Lets start by adding in the Necessary libraries.
library(ggplot2)
Then we will investigate the data and its structure
homes = read.csv("homeprice.csv")
str(homes)
## 'data.frame': 29 obs. of 7 variables:
## $ list : num 80 151 310 295 339 ...
## $ sale : num 118 151 300 275 340 ...
## $ full : int 1 1 2 2 2 1 3 1 1 1 ...
## $ half : int 0 0 1 1 0 1 0 1 2 0 ...
## $ bedrooms : int 3 4 4 4 3 4 3 3 3 1 ...
## $ rooms : int 6 7 9 8 7 8 7 7 7 3 ...
## $ neighborhood: int 1 1 3 3 4 3 2 2 3 2 ...
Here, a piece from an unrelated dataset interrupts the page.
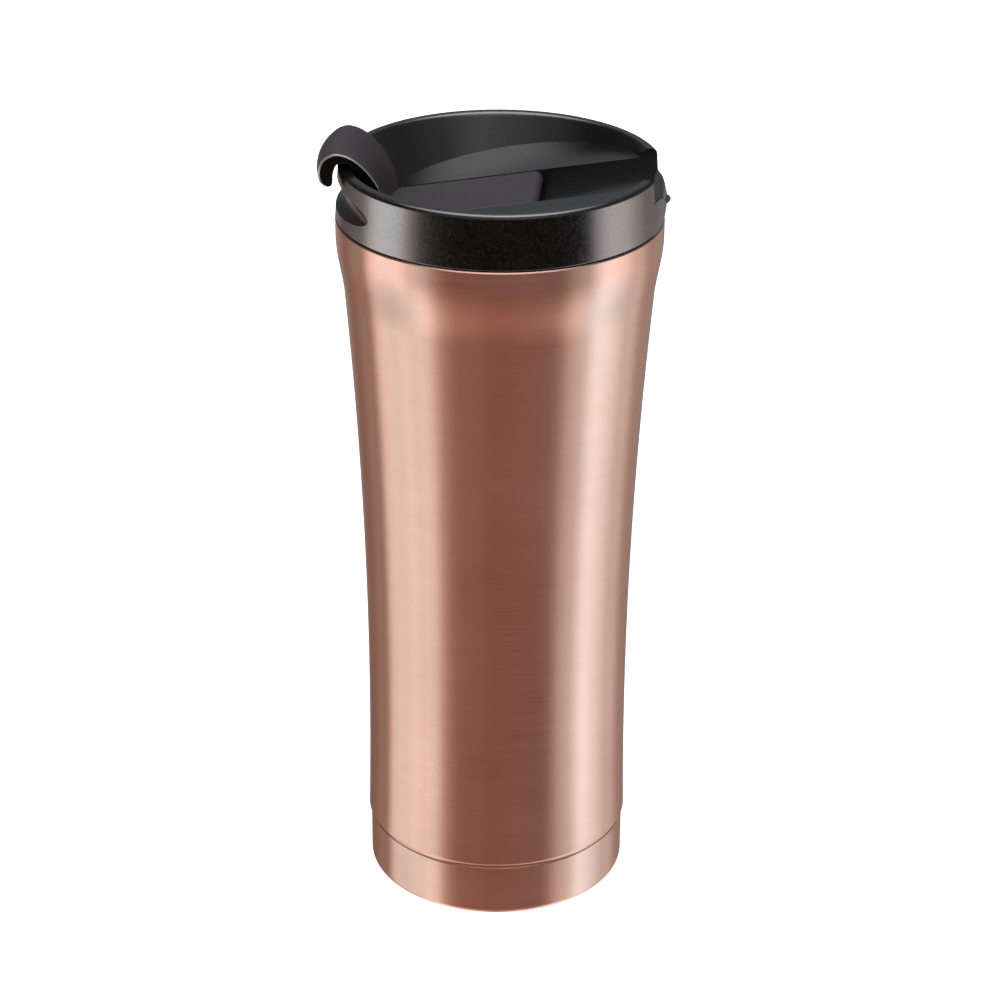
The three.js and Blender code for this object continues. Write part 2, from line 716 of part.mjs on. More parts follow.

Part 1 Explore the relationship between sale price and other variables.
List Price vs Sale Price
ggplot(homes, aes(x = list, y = sale)) +
geom_point() +
geom_smooth(method = "lm", se = FALSE) +
ggtitle("Scatter Plot of List Price vs Sale Price") +
xlab("List Price") +
ylab("Sale Price") +
theme_bw()
## `geom_smooth()` using formula = 'y ~ x'
Number of Full Bathrooms vs Sale Price
ggplot(homes, aes(x = full, y = sale)) +
geom_point() +
geom_smooth(method = "lm", se = FALSE) +
ggtitle("Scatter Plot of Number of Full Bathrooms vs Sale Price") +
xlab("Number of Full Bathrooms") +
ylab("Sale Price") +
theme_bw()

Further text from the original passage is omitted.